At the accident site, PGW and local, state, and federal investigators have begun to search for answers to what caused the explosion.

It's a problem experts said they have seen many times before.

"This type of explosion isn't that unique. It happens every four or five days," said Carl Weimer, head of the Pipeline Safety Trust, an advocacy group in Washington state.

Finding answers could take months - or longer. Federal investigators are still searching for the cause of a September gas explosion in California that killed eight people and destroyed dozens of homes.

At Torresdale Avenue and Disston Street on Wednesday afternoon, about 200 people gathered to gaze at the wreckage.

Geraldine Dixon, 48 - a care worker at the Disston Manor Personal Care Home, about a block from the Disston Chiropractic & Rehab Center, where the explosion occurred - said firefighters came to the nursing home Tuesday night and told residents the building was being evacuated.

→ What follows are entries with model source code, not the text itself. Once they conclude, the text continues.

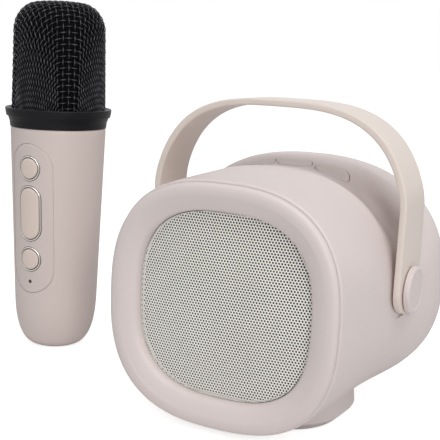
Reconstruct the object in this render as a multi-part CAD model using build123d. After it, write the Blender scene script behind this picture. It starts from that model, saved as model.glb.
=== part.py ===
"""Mini karaoke speaker with a swinging carry handle, and its wireless microphone.

Frame: X to the right, Y to the back, Z up, millimetres.
Origin: centre of the resting face under the speaker's foot.
"""
from build123d import *
from collections import namedtuple
from math import copysign, cos, hypot, pi, radians, sin
import os

os.makedirs("parts", exist_ok=True)

# ---------------------------------------------------------------- driving dimensions
# speaker housing
face_half_width = 46.0       # front bezel, measured at its seam
face_half_height = 45.0
axis_height = 47.5           # middle of the face above the surface
seam_y = -42.0               # plane where bezel and shell meet
wall = 2.2                   # housing walls
lip_gap = 0.6                # open line between bezel and shell
lip_rounding = 1.0           # of the shell's front edge
fit = 0.15                   # clearance of pieces that plug into each other
seat_gap = 0.1               # clearance under pieces that rest on a curved wall
outline_points = 28          # points on each rounded-square outline
hull_depths = [2.4, 8.0, 14.0, 21.0, 28.0, 34.0, 39.0, 42.0, 45.0, 48.0, 51.0, 54.0, 57.5, 61.0,
               64.0, 67.0, 70.0, 73.0, 76.0, 80.0, 84.0, 87.0, 89.5, 91.5]

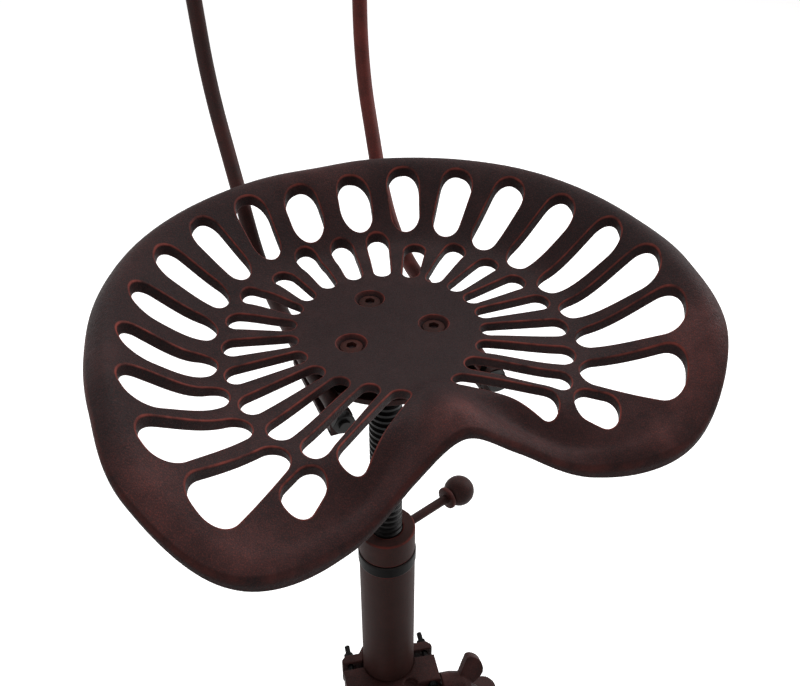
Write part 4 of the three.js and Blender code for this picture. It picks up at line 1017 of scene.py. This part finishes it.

Dixon said she and others quickly walked about 22 residents to the Disston Recreation Center two blocks away.

"No sooner than I got them inside the building, the first explosion went off," Dixon said. "I came running out, and there were flames everywhere."

She said papers from the chiropractor's office were raining down up to three blocks away.

"It was like it was snowing," Dixon said, adding that the entire second floor of the chiropractic office was blown onto the roadway on Disston.

By midday Wednesday, residents in all but three homes had been allowed back to their houses. About 40 people had been forced out.